* Problem *
Repeat exactly, and only, the lines from the one that contains "leaves joined on." through the one that contains "before = set(bpy.data.objects)", both ends included.

* Provided data *
+---+

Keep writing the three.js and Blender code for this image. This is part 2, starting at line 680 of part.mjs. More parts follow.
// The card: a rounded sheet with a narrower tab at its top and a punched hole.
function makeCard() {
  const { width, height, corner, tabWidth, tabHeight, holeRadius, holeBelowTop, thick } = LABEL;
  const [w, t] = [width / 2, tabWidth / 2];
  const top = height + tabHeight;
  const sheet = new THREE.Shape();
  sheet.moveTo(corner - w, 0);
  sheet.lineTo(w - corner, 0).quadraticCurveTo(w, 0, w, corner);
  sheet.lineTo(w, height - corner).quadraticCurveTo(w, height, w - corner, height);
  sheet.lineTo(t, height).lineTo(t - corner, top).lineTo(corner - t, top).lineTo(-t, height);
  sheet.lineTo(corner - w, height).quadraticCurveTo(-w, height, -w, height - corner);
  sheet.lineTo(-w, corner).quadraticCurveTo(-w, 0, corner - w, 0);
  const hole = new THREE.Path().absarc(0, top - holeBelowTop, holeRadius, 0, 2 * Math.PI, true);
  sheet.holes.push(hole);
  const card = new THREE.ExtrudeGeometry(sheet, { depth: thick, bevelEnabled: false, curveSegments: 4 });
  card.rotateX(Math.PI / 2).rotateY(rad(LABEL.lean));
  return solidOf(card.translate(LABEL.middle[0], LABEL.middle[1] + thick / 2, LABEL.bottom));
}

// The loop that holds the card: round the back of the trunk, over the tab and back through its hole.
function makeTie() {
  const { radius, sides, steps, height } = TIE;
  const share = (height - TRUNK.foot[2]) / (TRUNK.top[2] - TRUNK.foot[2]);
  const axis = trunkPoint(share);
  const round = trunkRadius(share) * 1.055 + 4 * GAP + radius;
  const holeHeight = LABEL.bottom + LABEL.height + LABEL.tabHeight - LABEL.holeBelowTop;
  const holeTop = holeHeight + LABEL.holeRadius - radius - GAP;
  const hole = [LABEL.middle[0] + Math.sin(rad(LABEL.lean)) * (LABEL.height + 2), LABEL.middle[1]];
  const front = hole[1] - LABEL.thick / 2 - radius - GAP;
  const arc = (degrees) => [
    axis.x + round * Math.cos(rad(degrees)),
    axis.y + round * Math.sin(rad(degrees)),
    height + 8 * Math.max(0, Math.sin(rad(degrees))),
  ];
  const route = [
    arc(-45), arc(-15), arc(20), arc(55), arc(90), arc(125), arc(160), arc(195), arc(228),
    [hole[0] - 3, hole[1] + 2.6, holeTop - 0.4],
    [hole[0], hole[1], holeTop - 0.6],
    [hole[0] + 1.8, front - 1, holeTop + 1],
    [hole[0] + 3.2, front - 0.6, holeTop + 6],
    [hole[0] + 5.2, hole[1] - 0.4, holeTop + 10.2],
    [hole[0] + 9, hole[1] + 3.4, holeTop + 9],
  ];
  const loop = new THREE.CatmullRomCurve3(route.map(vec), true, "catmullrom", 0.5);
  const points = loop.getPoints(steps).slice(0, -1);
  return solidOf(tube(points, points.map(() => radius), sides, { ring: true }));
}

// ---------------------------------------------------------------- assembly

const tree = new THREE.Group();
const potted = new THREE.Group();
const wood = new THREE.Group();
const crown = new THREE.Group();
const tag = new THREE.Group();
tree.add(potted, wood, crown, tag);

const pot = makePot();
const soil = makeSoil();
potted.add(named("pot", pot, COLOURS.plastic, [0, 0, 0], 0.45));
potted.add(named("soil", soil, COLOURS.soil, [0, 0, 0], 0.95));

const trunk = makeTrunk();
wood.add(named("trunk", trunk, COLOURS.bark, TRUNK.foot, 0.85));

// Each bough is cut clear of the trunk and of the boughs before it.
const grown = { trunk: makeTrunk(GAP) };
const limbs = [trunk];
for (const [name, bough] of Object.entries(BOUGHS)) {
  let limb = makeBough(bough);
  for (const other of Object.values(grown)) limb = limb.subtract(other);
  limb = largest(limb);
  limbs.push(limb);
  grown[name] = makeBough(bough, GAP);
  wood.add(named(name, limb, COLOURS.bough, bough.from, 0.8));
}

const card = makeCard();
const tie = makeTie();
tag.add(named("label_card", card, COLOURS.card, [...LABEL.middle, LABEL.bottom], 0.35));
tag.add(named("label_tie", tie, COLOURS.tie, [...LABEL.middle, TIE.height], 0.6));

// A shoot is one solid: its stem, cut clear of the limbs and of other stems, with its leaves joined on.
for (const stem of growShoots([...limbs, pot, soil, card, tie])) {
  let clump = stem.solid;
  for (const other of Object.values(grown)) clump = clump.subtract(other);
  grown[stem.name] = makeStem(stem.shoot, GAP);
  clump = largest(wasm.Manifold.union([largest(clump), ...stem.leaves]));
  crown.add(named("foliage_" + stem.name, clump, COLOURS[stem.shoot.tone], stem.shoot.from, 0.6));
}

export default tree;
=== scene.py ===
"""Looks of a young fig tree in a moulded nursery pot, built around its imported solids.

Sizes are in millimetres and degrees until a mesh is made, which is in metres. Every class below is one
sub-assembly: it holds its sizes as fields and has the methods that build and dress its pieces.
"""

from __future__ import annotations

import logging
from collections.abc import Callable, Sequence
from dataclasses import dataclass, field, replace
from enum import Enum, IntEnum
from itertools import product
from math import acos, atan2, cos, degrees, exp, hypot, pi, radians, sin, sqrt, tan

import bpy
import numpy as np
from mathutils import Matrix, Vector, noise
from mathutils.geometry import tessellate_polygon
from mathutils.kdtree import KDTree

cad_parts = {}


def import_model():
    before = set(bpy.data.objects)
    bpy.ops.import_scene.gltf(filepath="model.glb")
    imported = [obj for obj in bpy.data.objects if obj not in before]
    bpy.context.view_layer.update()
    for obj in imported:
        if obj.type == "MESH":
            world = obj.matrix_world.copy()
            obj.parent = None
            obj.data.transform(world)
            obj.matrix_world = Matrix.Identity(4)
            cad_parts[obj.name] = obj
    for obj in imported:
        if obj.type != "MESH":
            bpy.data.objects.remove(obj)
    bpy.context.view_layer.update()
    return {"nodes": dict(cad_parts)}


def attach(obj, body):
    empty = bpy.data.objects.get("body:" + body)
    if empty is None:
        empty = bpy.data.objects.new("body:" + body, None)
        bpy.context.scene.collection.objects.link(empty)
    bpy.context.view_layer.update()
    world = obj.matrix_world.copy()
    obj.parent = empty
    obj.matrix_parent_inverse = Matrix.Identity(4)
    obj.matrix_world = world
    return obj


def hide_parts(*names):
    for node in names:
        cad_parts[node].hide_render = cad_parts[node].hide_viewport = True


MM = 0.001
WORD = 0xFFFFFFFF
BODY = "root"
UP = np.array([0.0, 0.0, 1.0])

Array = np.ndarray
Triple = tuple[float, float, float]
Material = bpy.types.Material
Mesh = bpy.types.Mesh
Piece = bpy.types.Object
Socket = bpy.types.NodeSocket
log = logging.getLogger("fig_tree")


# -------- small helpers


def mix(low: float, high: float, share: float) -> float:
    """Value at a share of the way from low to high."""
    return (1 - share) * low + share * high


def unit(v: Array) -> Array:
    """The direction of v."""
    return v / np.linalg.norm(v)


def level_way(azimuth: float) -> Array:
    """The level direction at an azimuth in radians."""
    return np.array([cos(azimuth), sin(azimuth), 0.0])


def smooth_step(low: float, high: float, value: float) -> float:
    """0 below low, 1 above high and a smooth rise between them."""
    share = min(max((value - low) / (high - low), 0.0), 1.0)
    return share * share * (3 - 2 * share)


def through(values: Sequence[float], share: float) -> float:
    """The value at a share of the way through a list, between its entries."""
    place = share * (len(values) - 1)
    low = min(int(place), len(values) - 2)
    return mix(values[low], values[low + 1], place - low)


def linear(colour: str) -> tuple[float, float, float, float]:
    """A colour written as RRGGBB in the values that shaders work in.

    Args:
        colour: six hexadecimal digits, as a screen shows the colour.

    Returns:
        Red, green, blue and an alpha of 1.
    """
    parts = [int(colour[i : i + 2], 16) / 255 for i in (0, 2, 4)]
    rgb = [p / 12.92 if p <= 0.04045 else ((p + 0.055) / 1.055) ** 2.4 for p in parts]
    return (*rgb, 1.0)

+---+

* Solution to this problem *
// A shoot is one solid: its stem, cut clear of the limbs and of other stems, with its leaves joined on.
for (const stem of growShoots([...limbs, pot, soil, card, tie])) {
  let clump = stem.solid;
  for (const other of Object.values(grown)) clump = clump.subtract(other);
  grown[stem.name] = makeStem(stem.shoot, GAP);
  clump = largest(wasm.Manifold.union([largest(clump), ...stem.leaves]));
  crown.add(named("foliage_" + stem.name, clump, COLOURS[stem.shoot.tone], stem.shoot.from, 0.6));
}

export default tree;
=== scene.py ===
"""Looks of a young fig tree in a moulded nursery pot, built around its imported solids.

Sizes are in millimetres and degrees until a mesh is made, which is in metres. Every class below is one
sub-assembly: it holds its sizes as fields and has the methods that build and dress its pieces.
"""

from __future__ import annotations

import logging
from collections.abc import Callable, Sequence
from dataclasses import dataclass, field, replace
from enum import Enum, IntEnum
from itertools import product
from math import acos, atan2, cos, degrees, exp, hypot, pi, radians, sin, sqrt, tan

import bpy
import numpy as np
from mathutils import Matrix, Vector, noise
from mathutils.geometry import tessellate_polygon
from mathutils.kdtree import KDTree

cad_parts = {}


def import_model():
    before = set(bpy.data.objects)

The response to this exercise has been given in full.